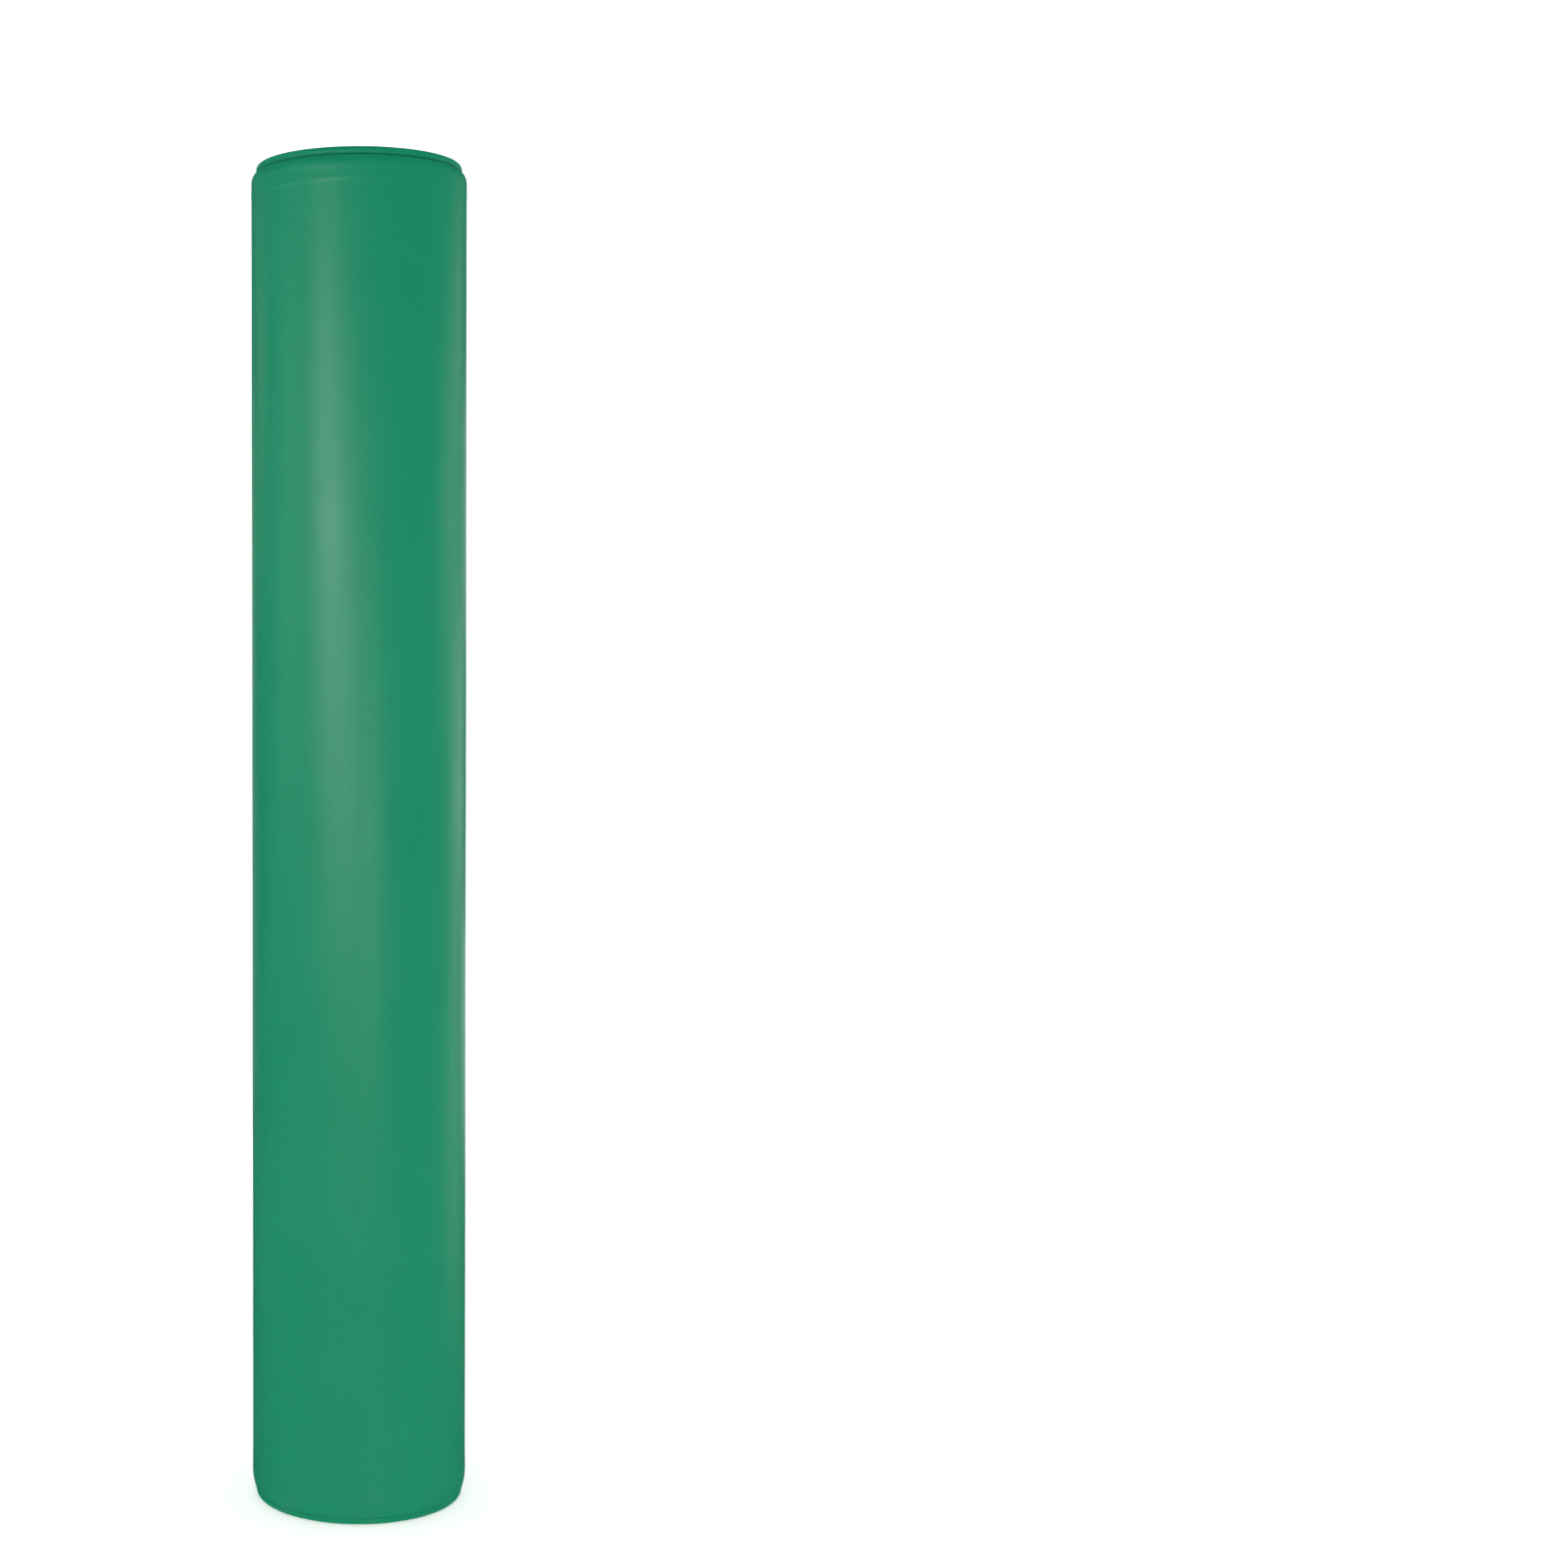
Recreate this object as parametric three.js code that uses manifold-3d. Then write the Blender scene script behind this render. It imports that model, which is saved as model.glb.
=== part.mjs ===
import * as THREE from 'three';
import { mergeVertices } from 'three/addons/utils/BufferGeometryUtils.js';
import Module from 'manifold-3d';

const wasm = await Module();
wasm.setup();

// Basketball pole pad: two half-round foam cushions in coated cloth, closed round a pole.
// Millimetres, +Z up, origin at the middle of the base.
// The plain front with the cloth hinge faces -Y, and the hook and loop closure faces +Y.

// The pad as a whole
const padHeight = 1800;
const padDiameter = 290;
const poleBore = 100;

// Coated cloth, and the fit between neighbouring pieces
const cloth = 1.2;
const clearance = 0.3;

// Welts: thick round beads sewn into both end seams, set in from the pad's side
const weltSize = 12.2;
const weltInset = 6.3;
const shoulderHeight = 14;

// Foam in each half, from the base up
const foamPlaces = ['lower', 'middle', 'upper'];

// End panels: the top one is crowned by the foam, and the base lies flat
const topPanelDrop = 6;
const topPanelCrown = 4;

// Closure flap down the back, hinged along its sewn root on the right half
const flapRootOffset = 20;
const rootStripWidth = 25;
const flapReach = 70;
const flapEndInset = 32;
const flapCorner = 15;
const flapRamp = 10;

// Hook and loop tapes between the flap and the left half
const tapeWidth = 50;
const tapeThickness = 1.2;
const tapeSplitOffset = 12;
const tapeEndInset = 8;

// How far a cutting block runs past what it cuts, and the steps that round forms are drawn in
const overrun = 20;
const stripStep = 10;
const ringSteps = 48;
const shoulderSteps = 4;
const crownSteps = 4;
const weltSides = 12;
const cordSides = 8;
const cornerSteps = 4;

const coverRadius = padDiameter / 2;
const boreRadius = poleBore / 2;
const coverFit = cloth + clearance;
const weltRadius = coverRadius - weltInset - weltSize / 2;
const shoulderWidth = coverRadius - weltRadius;
const collarDepth = weltSize + clearance;
const flangeRadius = weltRadius - weltSize / 2 - clearance;

const vinyl = { color: '#1f8862', roughness: 0.46, metalness: 0 };
const lining = { color: '#1d7f5c', roughness: 0.62, metalness: 0 };
const foam = { color: '#e9e6da', roughness: 0.95, metalness: 0 };
const cotton = { color: '#e3dfd2', roughness: 0.9, metalness: 0 };
const tape = { color: '#1c1e1d', roughness: 0.9, metalness: 0 };

function toSolid(geometry) {
  geometry.deleteAttribute('normal');
  geometry.deleteAttribute('uv');
  const merged = mergeVertices(geometry);
  return new wasm.Manifold(new wasm.Mesh({
    numProp: 3,
    vertProperties: merged.attributes.position.array,
    triVerts: merged.index.array,
  }));
}

function toMesh(name, solid, look) {
  const { vertProperties, triVerts } = solid.getMesh();
  const geometry = new THREE.BufferGeometry();
  geometry.setAttribute('position', new THREE.BufferAttribute(vertProperties, 3));
  geometry.setIndex(new THREE.BufferAttribute(triVerts, 1));
  geometry.computeVertexNormals();
  const mesh = new THREE.Mesh(geometry, new THREE.MeshStandardMaterial(look));
  mesh.name = name;
  return mesh;
}

// A ring about +Z from the (radius, height) points of its section, whichever way they run
function ring(section) {
  const points = THREE.ShapeUtils.isClockWise(section) ? [...section].reverse() : section;
  const geometry = new THREE.LatheGeometry([...points, points[0]], ringSteps);
  geometry.rotateX(Math.PI / 2);
  return toSolid(geometry);
}

function block(from, to) {
  const size = new THREE.Vector3().subVectors(to, from);
  const geometry = new THREE.BoxGeometry(size.x, size.y, size.z);
  geometry.translate(from.x + size.x / 2, from.y + size.y / 2, from.z + size.z / 2);
  return toSolid(geometry);
}

// The two ends of the pad: depth is measured from the end into the pad
const topEnd = { heightAt: (depth) => padHeight - depth, drop: topPanelDrop, crown: topPanelCrown };
const baseEnd = { heightAt: (depth) => depth, drop: 0, crown: 0 };

// From beside the end panel out under the bead and round the shoulder to the pad's side.
// Inset 0 is the cover's outer face.
function shoulderPoints(end, inset, startRadius) {
  const points = [new THREE.Vector2(startRadius, end.heightAt(collarDepth + inset))];
  for (let step = 0; step <= shoulderSteps; step += 1) {
    const turn = (step / shoulderSteps) * (Math.PI / 2);
    const radius = weltRadius + (shoulderWidth - inset) * Math.sin(turn);
    const rise = (shoulderHeight - inset) * Math.cos(turn);
    points.push(new THREE.Vector2(radius, end.heightAt(collarDepth + shoulderHeight - rise)));
  }
  return points;
}

// Across the end panel from the bore outwards, crowned by the foam and inset from its outer face
function crownPoints(end, inset, fromRadius, toRadius) {
  const width = flangeRadius - boreRadius;
  const points = [];
  for (let step = 0; step <= crownSteps; step += 1) {
    const even = boreRadius + (step / crownSteps) * width;
    const radius = THREE.MathUtils.clamp(even, fromRadius, toRadius);
    const rise = end.crown * Math.sin((Math.PI * (radius - boreRadius)) / width);
    points.push(new THREE.Vector2(radius, end.heightAt(end.drop + inset - rise)));
  }
  return points;
}

// Outer cover: one layer of cloth that turns in over both shoulders to the welts
function coverSection() {
  const collarRadius = flangeRadius + clearance;
  const face = (inset) => [
    ...shoulderPoints(baseEnd, inset, collarRadius),
    ...shoulderPoints(topEnd, inset, collarRadius).reverse(),
  ];
  return [...face(0), ...face(cloth).reverse()];
}

// Foam: fills the cover, rebated at both ends for the welts
function cushionSection() {
  const fromRadius = boreRadius + coverFit;
  const toRadius = flangeRadius - coverFit;
  return [
    ...crownPoints(baseEnd, coverFit, fromRadius, toRadius),
    ...shoulderPoints(baseEnd, coverFit, toRadius),
    ...shoulderPoints(topEnd, coverFit, toRadius).reverse(),
    ...crownPoints(topEnd, coverFit, fromRadius, toRadius).reverse(),
  ];
}

// End panel with its seam allowance turned in beside the bead
function endPanelSection(end) {
  const seamDepth = end.heightAt(collarDepth + cloth);
  return [
    ...crownPoints(end, cloth, boreRadius, flangeRadius - cloth),
    new THREE.Vector2(flangeRadius - cloth, seamDepth),
    new THREE.Vector2(flangeRadius, seamDepth),
    ...crownPoints(end, 0, boreRadius, flangeRadius).reverse(),
  ];
}

function linerSection() {
  const bottom = baseEnd.heightAt(baseEnd.drop + coverFit);
  const top = topEnd.heightAt(topEnd.drop + coverFit);
  return [
    new THREE.Vector2(boreRadius, bottom),
    new THREE.Vector2(boreRadius + cloth, bottom),
    new THREE.Vector2(boreRadius + cloth, top),
    new THREE.Vector2(boreRadius, top),
  ];
}

// Round section in the bead's place, with a flat facet towards the end that it stands on
function beadSection(end, size, sides) {
  const cornerRadius = size / 2 / Math.cos(Math.PI / sides);
  const height = end.heightAt(weltSize / 2);
  return Array.from({ length: sides }, (unused, index) => {
    const turn = ((index * 2 + 1) * Math.PI) / sides;
    const radius = weltRadius + cornerRadius * Math.cos(turn);
    return new THREE.Vector2(radius, height + cornerRadius * Math.sin(turn));
  });
}

// Part of a full ring on one side of the split, between two distances off it, two places from
// front to back and two heights
function sliceOf(solid, side, offSplit, along, heights) {
  const across = offSplit.map((distance) => side * distance).sort((a, b) => a - b);
  const low = new THREE.Vector3(across[0], along[0], heights[0]);
  const high = new THREE.Vector3(across[1], along[1], heights[1]);
  return solid.intersect(block(low, high));
}

const reach = coverRadius + overrun;
const frontPart = [-reach, 0];
const backPart = [0, reach];
const fullDepth = [-reach, reach];
const fullHeight = [-overrun, padHeight + overrun];

function halfOf(solid, side, fromSplit) {
  return sliceOf(solid, side, [fromSplit, reach], fullDepth, fullHeight);
}

// The foam is three blocks, stacked with a hair's gap between them
function foamBlock(side, fromSplit, index) {
  const share = padHeight / foamPlaces.length;
  const low = index === 0 ? fullHeight[0] : index * share + clearance / 2;
  const top = index === foamPlaces.length - 1;
  const high = top ? fullHeight[1] : (index + 1) * share - clearance / 2;
  return sliceOf(cushionRing, side, [fromSplit, reach], fullDepth, [low, high]);
}

const cushionRing = ring(cushionSection());
const endRings = [
  { place: 'top', end: topEnd },
  { place: 'bottom', end: baseEnd },
].map(({ place, end }) => {
  const hollow = ring(beadSection(end, weltSize - 2 * cloth, cordSides));
  return {
    place,
    panel: ring(endPanelSection(end)),
    welt: ring(beadSection(end, weltSize, weltSides)).subtract(hollow),
    cord: ring(beadSection(end, weltSize - 2 * coverFit, cordSides)),
  };
});

// One half of the pad, cut from full rings. Side is -1 for the left half and 1 for the right.
function padHalf(name, side) {
  const half = new THREE.Group();
  const edge = clearance / 2;
  const faced = edge + cloth;
  const facing = (part) => sliceOf(cushionRing, side, [edge, faced], part, fullHeight);
  half.add(
    toMesh(`${name}_outer_cover`, halfOf(ring(coverSection()), side, edge), vinyl),
    toMesh(`${name}_bore_liner`, halfOf(ring(linerSection()), side, edge), lining),
    toMesh(`${name}_hinge_facing`, facing(frontPart), lining),
    toMesh(`${name}_closure_facing`, facing(backPart), lining),
  );
  foamPlaces.forEach((place, index) => {
    half.add(toMesh(`${name}_foam_${place}`, foamBlock(side, faced + clearance, index), foam));
  });
  for (const { place, panel, welt, cord } of endRings) {
    half.add(
      toMesh(`${name}_${place}_panel`, halfOf(panel, side, edge), vinyl),
      toMesh(`${name}_${place}_welt`, halfOf(welt, side, edge), vinyl),
      toMesh(`${name}_${place}_welt_cord`, halfOf(cord, side, edge), cotton),
    );
  }
  return half;
}

// Point on the pad's back: along is the arc from the split, positive on the left half
function backPoint(radius, along) {
  const angle = along / coverRadius;
  return new THREE.Vector2(-radius * Math.sin(angle), radius * Math.cos(angle));
}

// Even stations of [arc from the split, radius of the strip's inner face]
function evenStations(from, to, radius) {
  const count = Math.max(1, Math.ceil((to - from) / stripStep));
  return Array.from({ length: count + 1 }, (unused, index) => {
    return [from + ((to - from) * index) / count, radius];
  });
}

// Curved upright strip on the pad's back, between two insets from the pad's ends
function backStrip(stations, thickness, endInset) {
  const inner = stations.map(([along, radius]) => backPoint(radius, along));
  const outer = stations.map(([along, radius]) => backPoint(radius + thickness, along));
  const depth = padHeight - 2 * endInset;
  const shape = new THREE.Shape([...inner, ...outer.reverse()]);
  const geometry = new THREE.ExtrudeGeometry(shape, { depth, bevelEnabled: false });
  geometry.translate(0, 0, endInset);
  return toSolid(geometry);
}

// Outline of the flap seen from the back, with round corners at its free edge
function flapOutline() {
  const low = flapEndInset;
  const high = padHeight - flapEndInset;
  const arcX = flapCorner - flapReach;
  const outline = new THREE.Shape();
  outline.moveTo(flapRootOffset + overrun, low);
  outline.lineTo(flapRootOffset + overrun, high);
  outline.lineTo(arcX, high);
  outline.absarc(arcX, high - flapCorner, flapCorner, Math.PI / 2, Math.PI, false);
  outline.absarc(arcX, low + flapCorner, flapCorner, Math.PI, Math.PI * 1.5, false);
  const depth = coverRadius + overrun;
  const options = { depth, bevelEnabled: false, curveSegments: cornerSteps };
  const geometry = new THREE.ExtrudeGeometry(outline, options);
  geometry.rotateX(Math.PI / 2);
  geometry.translate(0, depth, 0);
  return toSolid(geometry);
}

const onCover = coverRadius + clearance;
const onLoop = onCover + tapeThickness + clearance;
const onHook = onLoop + tapeThickness + clearance;
const tapeEdge = tapeSplitOffset + tapeWidth;
const tapeInset = flapEndInset + tapeEndInset;
const hingeGap = clearance / 2;

function loopTape() {
  return backStrip(evenStations(tapeSplitOffset, tapeEdge, onCover), tapeThickness, tapeInset);
}

function hookTape() {
  return backStrip(evenStations(tapeSplitOffset, tapeEdge, onLoop), tapeThickness, tapeInset);
}

function flapRootStrip() {
  const from = -flapRootOffset - rootStripWidth;
  return backStrip(evenStations(from, -flapRootOffset - hingeGap, onCover), cloth, flapEndInset);
}

// The flap lies on the cover from its root, then rises over the two tapes
function closureFlap() {
  const stations = [
    ...evenStations(hingeGap - flapRootOffset, tapeSplitOffset - flapRamp, onCover),
    ...evenStations(tapeSplitOffset, flapReach + flapCorner, onHook),
  ];
  return backStrip(stations, cloth, 0).intersect(flapOutline());
}

const leftHalf = padHalf('left', -1);
leftHalf.add(toMesh('loop_tape', loopTape(), tape));

const rightHalf = padHalf('right', 1);
rightHalf.add(toMesh('flap_root_strip', flapRootStrip(), vinyl));

const flapGroup = new THREE.Group();
flapGroup.add(toMesh('closure_flap', closureFlap(), vinyl));
flapGroup.add(toMesh('hook_tape', hookTape(), tape));
rightHalf.add(flapGroup);

const polePad = new THREE.Group();
polePad.add(leftHalf, rightHalf);

export default polePad;
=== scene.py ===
import math

import bmesh
import bpy
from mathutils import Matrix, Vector, noise


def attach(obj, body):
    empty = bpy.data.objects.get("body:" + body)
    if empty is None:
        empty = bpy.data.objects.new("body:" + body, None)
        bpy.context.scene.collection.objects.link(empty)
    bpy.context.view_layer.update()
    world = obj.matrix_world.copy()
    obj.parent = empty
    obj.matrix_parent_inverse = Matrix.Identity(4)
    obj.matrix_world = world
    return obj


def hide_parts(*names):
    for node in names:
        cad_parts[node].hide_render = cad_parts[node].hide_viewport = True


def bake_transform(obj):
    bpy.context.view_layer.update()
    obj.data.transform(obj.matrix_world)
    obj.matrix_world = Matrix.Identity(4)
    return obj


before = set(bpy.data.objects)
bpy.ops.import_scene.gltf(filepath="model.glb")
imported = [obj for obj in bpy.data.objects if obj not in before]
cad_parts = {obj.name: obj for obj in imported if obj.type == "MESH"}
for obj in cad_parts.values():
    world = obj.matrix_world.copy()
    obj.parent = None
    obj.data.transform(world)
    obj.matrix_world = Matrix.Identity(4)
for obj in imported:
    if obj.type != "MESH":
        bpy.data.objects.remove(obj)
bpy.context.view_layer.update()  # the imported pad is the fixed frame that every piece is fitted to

print("frame loaded:", len(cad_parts), "nodes")

# Sizes in metres. +Z is up the bore, -Y the plain front with the cloth hinge, +Y the closure.
pad = {
    "height": 1.8,
    "radius": 0.145,
    "bore": 0.05,
    "cloth": 0.0012,
    "gap": 0.00015,  # from the split's middle to each half
    "seam": {"top": 0.1326, "bottom": 0.1341},  # middle line of the welts
    "panel": {"top": 0.1262, "bottom": 0.1277},  # outline of the end panels
    "collar": 0.0125,
}
halves = {"left": -1, "right": 1}
ends = ("top", "bottom")
within = {"weld": 0.000005, "point": 1e-6, "line": 1e-5}  # how near counts as the same place


# Small helpers

def clearPick():
    bpy.ops.object.select_all(action="DESELECT")


def named(name):
    piece = bpy.context.active_object
    piece.name = name
    piece.data.name = name
    bpy.ops.object.transform_apply(location=True, rotation=True, scale=True)
    return piece


def choose(piece):
    clearPick()
    piece.select_set(True)
    bpy.context.view_layer.objects.active = piece


def editPiece(piece):
    choose(piece)
    bpy.ops.object.mode_set(mode="EDIT")
    bpy.ops.mesh.select_mode(type="VERT")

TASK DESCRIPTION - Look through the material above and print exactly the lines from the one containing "const leftHalf = padHalf('left', -1);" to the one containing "bpy.context.scene.collection.objects.link(empty)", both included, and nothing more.

EXERCISE ANSWER -
const leftHalf = padHalf('left', -1);
leftHalf.add(toMesh('loop_tape', loopTape(), tape));

const rightHalf = padHalf('right', 1);
rightHalf.add(toMesh('flap_root_strip', flapRootStrip(), vinyl));

const flapGroup = new THREE.Group();
flapGroup.add(toMesh('closure_flap', closureFlap(), vinyl));
flapGroup.add(toMesh('hook_tape', hookTape(), tape));
rightHalf.add(flapGroup);

const polePad = new THREE.Group();
polePad.add(leftHalf, rightHalf);

export default polePad;
=== scene.py ===
import math

import bmesh
import bpy
from mathutils import Matrix, Vector, noise


def attach(obj, body):
    empty = bpy.data.objects.get("body:" + body)
    if empty is None:
        empty = bpy.data.objects.new("body:" + body, None)
        bpy.context.scene.collection.objects.link(empty)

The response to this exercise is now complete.